One positive thing was the fact that he was happy to take the fixed rate fee of 150Rs for the journey. I chose the Coral Court because it had an unprecedented score of 9.7 on Booking.com. I have to say, my first impressions weren’t this high as I was given the last available room which was in the centre of the building and therefore windowless and the shower broke as soon as I got in and the water was tepid at best. However, the owners lived on site and were very friendly and helpful and soon all was sorted and I sat down to a very welcome pumpkin curry. My proper explorations into Agra would begin after a good night’s sleep.

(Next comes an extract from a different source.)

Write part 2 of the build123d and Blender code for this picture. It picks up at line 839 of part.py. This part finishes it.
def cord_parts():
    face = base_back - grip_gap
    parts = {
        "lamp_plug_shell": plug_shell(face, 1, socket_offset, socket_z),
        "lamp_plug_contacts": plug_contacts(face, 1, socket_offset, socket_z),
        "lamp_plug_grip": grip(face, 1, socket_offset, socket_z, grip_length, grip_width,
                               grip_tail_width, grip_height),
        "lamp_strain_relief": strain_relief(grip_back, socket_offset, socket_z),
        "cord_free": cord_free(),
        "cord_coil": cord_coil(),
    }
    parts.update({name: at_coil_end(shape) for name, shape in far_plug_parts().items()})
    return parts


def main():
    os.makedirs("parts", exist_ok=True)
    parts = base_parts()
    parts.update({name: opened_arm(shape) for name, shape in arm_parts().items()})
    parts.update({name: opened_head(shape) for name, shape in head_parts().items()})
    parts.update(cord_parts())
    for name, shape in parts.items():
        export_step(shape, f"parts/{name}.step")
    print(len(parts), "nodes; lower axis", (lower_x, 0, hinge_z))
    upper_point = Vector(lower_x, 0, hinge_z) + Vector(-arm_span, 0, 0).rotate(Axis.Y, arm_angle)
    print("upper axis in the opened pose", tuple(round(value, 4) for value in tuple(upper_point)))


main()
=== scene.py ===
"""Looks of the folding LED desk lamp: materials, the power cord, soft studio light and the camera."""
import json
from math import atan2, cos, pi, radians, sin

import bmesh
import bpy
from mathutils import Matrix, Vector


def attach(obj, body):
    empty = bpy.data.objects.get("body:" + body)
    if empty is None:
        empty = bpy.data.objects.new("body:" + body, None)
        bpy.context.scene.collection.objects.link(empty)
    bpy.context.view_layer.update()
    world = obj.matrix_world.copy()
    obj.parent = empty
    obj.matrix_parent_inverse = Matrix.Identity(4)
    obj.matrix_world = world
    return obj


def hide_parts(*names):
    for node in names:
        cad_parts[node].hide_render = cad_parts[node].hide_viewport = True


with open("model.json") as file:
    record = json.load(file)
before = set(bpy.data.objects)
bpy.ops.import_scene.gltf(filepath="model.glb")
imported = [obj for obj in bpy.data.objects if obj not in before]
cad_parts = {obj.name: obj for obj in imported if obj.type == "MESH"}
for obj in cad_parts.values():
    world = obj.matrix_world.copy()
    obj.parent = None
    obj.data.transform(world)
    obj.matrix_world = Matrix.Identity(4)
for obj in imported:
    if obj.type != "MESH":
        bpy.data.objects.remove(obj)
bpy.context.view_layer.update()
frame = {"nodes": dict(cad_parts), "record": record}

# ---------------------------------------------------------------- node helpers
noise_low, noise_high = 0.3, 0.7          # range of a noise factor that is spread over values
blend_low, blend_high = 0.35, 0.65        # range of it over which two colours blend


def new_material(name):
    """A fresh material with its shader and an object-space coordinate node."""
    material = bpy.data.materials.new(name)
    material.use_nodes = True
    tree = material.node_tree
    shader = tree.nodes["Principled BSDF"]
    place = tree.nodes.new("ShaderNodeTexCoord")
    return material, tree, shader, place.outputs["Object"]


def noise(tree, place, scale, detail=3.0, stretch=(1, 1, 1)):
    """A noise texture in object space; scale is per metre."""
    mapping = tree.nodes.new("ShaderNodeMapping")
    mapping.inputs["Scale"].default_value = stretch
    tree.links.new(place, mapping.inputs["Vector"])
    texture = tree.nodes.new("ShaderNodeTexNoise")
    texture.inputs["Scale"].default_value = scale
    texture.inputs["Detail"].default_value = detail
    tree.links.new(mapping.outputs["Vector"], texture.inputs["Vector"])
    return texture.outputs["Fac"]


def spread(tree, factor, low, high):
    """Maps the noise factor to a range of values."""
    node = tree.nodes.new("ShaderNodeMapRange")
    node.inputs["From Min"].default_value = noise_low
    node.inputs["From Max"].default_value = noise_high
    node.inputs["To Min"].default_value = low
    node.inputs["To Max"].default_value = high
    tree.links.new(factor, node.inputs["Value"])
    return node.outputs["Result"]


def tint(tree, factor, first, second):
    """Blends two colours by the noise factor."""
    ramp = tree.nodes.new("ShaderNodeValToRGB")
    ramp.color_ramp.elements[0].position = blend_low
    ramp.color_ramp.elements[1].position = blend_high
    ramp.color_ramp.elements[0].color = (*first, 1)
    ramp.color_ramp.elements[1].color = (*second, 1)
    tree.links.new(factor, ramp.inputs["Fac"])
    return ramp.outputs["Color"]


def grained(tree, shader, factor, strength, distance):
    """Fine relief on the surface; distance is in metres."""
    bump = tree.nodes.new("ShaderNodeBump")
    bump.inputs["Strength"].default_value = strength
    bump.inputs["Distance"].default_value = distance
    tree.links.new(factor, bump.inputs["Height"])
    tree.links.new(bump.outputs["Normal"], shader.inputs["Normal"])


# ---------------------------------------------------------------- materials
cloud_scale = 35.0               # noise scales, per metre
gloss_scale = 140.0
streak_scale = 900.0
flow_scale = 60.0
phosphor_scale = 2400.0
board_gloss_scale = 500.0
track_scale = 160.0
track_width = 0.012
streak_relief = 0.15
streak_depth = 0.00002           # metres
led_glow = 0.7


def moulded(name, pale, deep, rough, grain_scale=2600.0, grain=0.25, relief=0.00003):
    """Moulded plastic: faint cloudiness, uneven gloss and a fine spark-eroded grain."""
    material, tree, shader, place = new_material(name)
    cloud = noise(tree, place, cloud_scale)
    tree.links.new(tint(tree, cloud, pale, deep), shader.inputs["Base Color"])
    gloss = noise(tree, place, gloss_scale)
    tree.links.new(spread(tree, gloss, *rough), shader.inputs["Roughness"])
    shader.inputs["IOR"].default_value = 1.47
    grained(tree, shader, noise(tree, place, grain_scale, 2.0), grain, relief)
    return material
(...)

I had planned on three days in Agra, the first to see Akbar’s tomb and the Agra fort and downtown, Day two to see the Taj and the so-called baby Taj and Day three Fatehpur Sikri. I made a slight late change in plan by staying the third night in Bharatpur so I could see Fatehpur Sikri in the morning and pop in to the Kaladeo National Park, which is very close to Bharatpur, in the afternoon.
Day One
I was up bright and early to go to Akbar’s Tomb, in the suburb of Sikandra. I was told I could get a bus from Billi Ghar bus stand but no one there seemed to know so I ended up having to get an extended trip in a tuk-tuk. Anyway, I must have been there early as I was the first tourist at the ticket office. Although you are now supposed to be able to pay by credit or debit card at all of the major sites in India, as part of Narendra Modi’s drive to make India a cashless society, this hasn’t got through to the people at the ticket offices.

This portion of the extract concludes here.